### Source data
^^^^

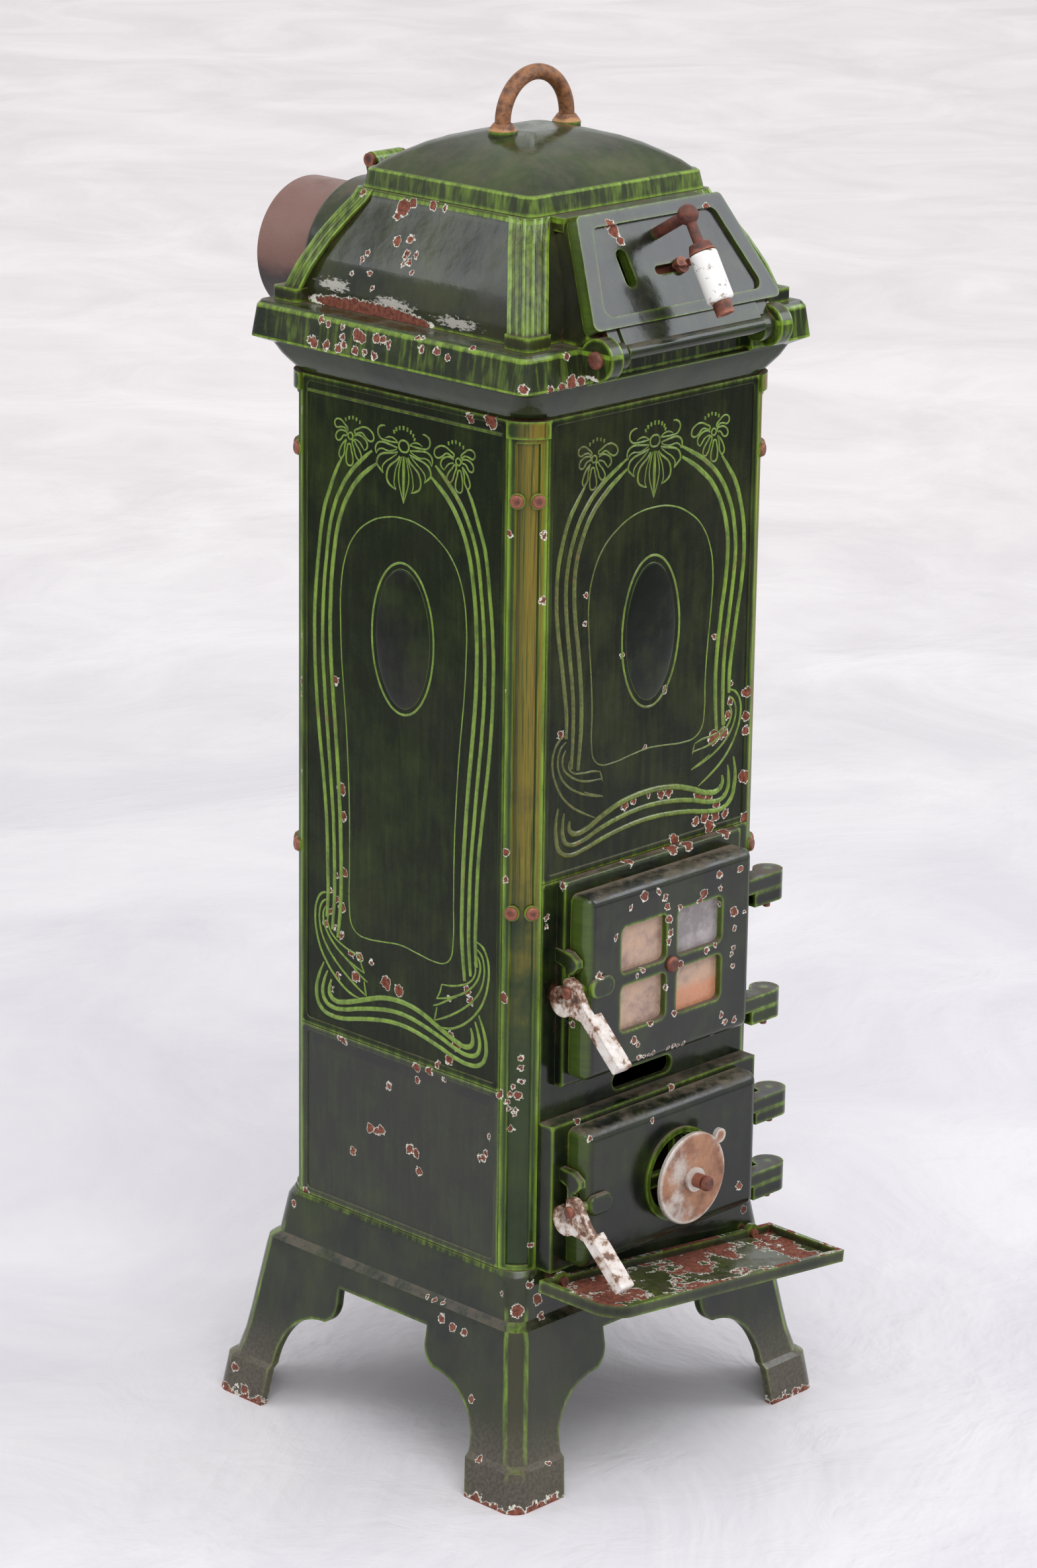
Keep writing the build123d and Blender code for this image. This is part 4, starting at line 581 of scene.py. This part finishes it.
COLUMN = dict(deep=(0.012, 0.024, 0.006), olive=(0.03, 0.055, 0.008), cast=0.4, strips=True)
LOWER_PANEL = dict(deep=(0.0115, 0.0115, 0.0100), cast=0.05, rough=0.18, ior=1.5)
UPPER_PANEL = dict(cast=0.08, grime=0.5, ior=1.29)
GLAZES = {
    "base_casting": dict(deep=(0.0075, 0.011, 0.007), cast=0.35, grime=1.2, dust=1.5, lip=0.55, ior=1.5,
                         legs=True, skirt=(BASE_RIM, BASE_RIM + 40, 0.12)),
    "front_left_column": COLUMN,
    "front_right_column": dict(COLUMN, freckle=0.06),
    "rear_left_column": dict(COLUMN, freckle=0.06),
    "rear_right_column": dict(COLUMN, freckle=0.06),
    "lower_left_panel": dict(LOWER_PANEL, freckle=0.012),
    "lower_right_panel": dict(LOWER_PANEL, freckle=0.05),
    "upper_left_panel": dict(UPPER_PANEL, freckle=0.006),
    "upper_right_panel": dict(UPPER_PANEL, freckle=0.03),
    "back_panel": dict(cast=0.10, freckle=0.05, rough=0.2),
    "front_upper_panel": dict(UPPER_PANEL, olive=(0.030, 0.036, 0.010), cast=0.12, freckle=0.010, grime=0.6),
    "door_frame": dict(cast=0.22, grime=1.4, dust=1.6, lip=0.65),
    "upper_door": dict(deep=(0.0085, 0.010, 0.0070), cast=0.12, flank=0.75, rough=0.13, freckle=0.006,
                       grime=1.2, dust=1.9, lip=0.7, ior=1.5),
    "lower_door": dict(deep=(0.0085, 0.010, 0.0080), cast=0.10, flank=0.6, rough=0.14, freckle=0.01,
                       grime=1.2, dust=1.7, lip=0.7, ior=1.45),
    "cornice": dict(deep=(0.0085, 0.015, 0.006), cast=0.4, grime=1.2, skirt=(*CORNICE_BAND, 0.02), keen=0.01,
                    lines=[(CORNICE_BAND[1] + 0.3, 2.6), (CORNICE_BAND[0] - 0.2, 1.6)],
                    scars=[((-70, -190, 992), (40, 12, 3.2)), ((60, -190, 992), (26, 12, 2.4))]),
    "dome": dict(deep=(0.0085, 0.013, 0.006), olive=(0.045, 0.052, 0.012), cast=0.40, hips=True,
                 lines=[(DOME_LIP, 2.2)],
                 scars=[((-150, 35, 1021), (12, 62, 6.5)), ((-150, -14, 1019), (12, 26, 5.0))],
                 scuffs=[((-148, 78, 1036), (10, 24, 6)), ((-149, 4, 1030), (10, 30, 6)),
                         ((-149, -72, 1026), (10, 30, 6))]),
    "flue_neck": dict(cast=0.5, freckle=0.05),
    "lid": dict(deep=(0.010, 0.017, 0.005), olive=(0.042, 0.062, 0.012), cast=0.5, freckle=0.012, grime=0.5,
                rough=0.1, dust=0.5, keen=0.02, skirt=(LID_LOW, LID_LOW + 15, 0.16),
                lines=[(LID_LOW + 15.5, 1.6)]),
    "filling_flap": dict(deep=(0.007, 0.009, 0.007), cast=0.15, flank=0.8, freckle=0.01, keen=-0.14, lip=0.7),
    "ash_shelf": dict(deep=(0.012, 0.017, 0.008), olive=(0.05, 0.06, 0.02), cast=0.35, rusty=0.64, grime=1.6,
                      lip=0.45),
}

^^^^

### Set task
Copy out the full listing exactly.

### Result
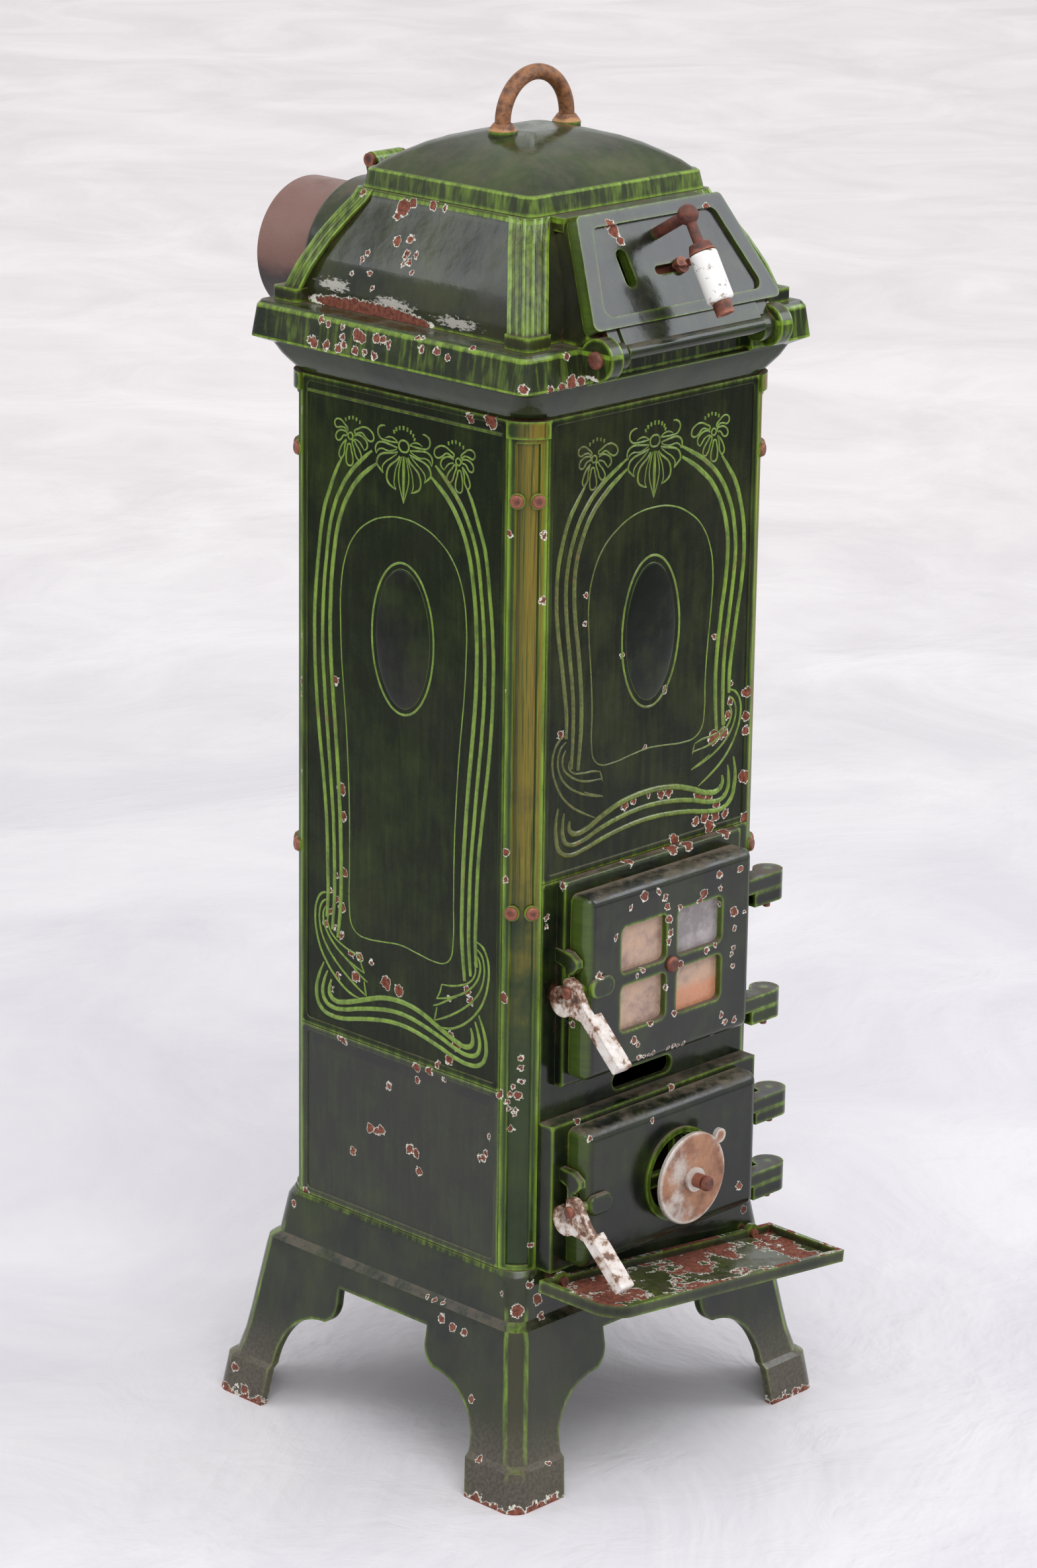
Keep writing the build123d and Blender code for this image. This is part 4, starting at line 581 of scene.py. This part finishes it.
COLUMN = dict(deep=(0.012, 0.024, 0.006), olive=(0.03, 0.055, 0.008), cast=0.4, strips=True)
LOWER_PANEL = dict(deep=(0.0115, 0.0115, 0.0100), cast=0.05, rough=0.18, ior=1.5)
UPPER_PANEL = dict(cast=0.08, grime=0.5, ior=1.29)
GLAZES = {
    "base_casting": dict(deep=(0.0075, 0.011, 0.007), cast=0.35, grime=1.2, dust=1.5, lip=0.55, ior=1.5,
                         legs=True, skirt=(BASE_RIM, BASE_RIM + 40, 0.12)),
    "front_left_column": COLUMN,
    "front_right_column": dict(COLUMN, freckle=0.06),
    "rear_left_column": dict(COLUMN, freckle=0.06),
    "rear_right_column": dict(COLUMN, freckle=0.06),
    "lower_left_panel": dict(LOWER_PANEL, freckle=0.012),
    "lower_right_panel": dict(LOWER_PANEL, freckle=0.05),
    "upper_left_panel": dict(UPPER_PANEL, freckle=0.006),
    "upper_right_panel": dict(UPPER_PANEL, freckle=0.03),
    "back_panel": dict(cast=0.10, freckle=0.05, rough=0.2),
    "front_upper_panel": dict(UPPER_PANEL, olive=(0.030, 0.036, 0.010), cast=0.12, freckle=0.010, grime=0.6),
    "door_frame": dict(cast=0.22, grime=1.4, dust=1.6, lip=0.65),
    "upper_door": dict(deep=(0.0085, 0.010, 0.0070), cast=0.12, flank=0.75, rough=0.13, freckle=0.006,
                       grime=1.2, dust=1.9, lip=0.7, ior=1.5),
    "lower_door": dict(deep=(0.0085, 0.010, 0.0080), cast=0.10, flank=0.6, rough=0.14, freckle=0.01,
                       grime=1.2, dust=1.7, lip=0.7, ior=1.45),
    "cornice": dict(deep=(0.0085, 0.015, 0.006), cast=0.4, grime=1.2, skirt=(*CORNICE_BAND, 0.02), keen=0.01,
                    lines=[(CORNICE_BAND[1] + 0.3, 2.6), (CORNICE_BAND[0] - 0.2, 1.6)],
                    scars=[((-70, -190, 992), (40, 12, 3.2)), ((60, -190, 992), (26, 12, 2.4))]),
    "dome": dict(deep=(0.0085, 0.013, 0.006), olive=(0.045, 0.052, 0.012), cast=0.40, hips=True,
                 lines=[(DOME_LIP, 2.2)],
                 scars=[((-150, 35, 1021), (12, 62, 6.5)), ((-150, -14, 1019), (12, 26, 5.0))],
                 scuffs=[((-148, 78, 1036), (10, 24, 6)), ((-149, 4, 1030), (10, 30, 6)),
                         ((-149, -72, 1026), (10, 30, 6))]),
    "flue_neck": dict(cast=0.5, freckle=0.05),
    "lid": dict(deep=(0.010, 0.017, 0.005), olive=(0.042, 0.062, 0.012), cast=0.5, freckle=0.012, grime=0.5,
                rough=0.1, dust=0.5, keen=0.02, skirt=(LID_LOW, LID_LOW + 15, 0.16),
                lines=[(LID_LOW + 15.5, 1.6)]),
    "filling_flap": dict(deep=(0.007, 0.009, 0.007), cast=0.15, flank=0.8, freckle=0.01, keen=-0.14, lip=0.7),
    "ash_shelf": dict(deep=(0.012, 0.017, 0.008), olive=(0.05, 0.06, 0.02), cast=0.35, rusty=0.64, grime=1.6,
                      lip=0.45),
}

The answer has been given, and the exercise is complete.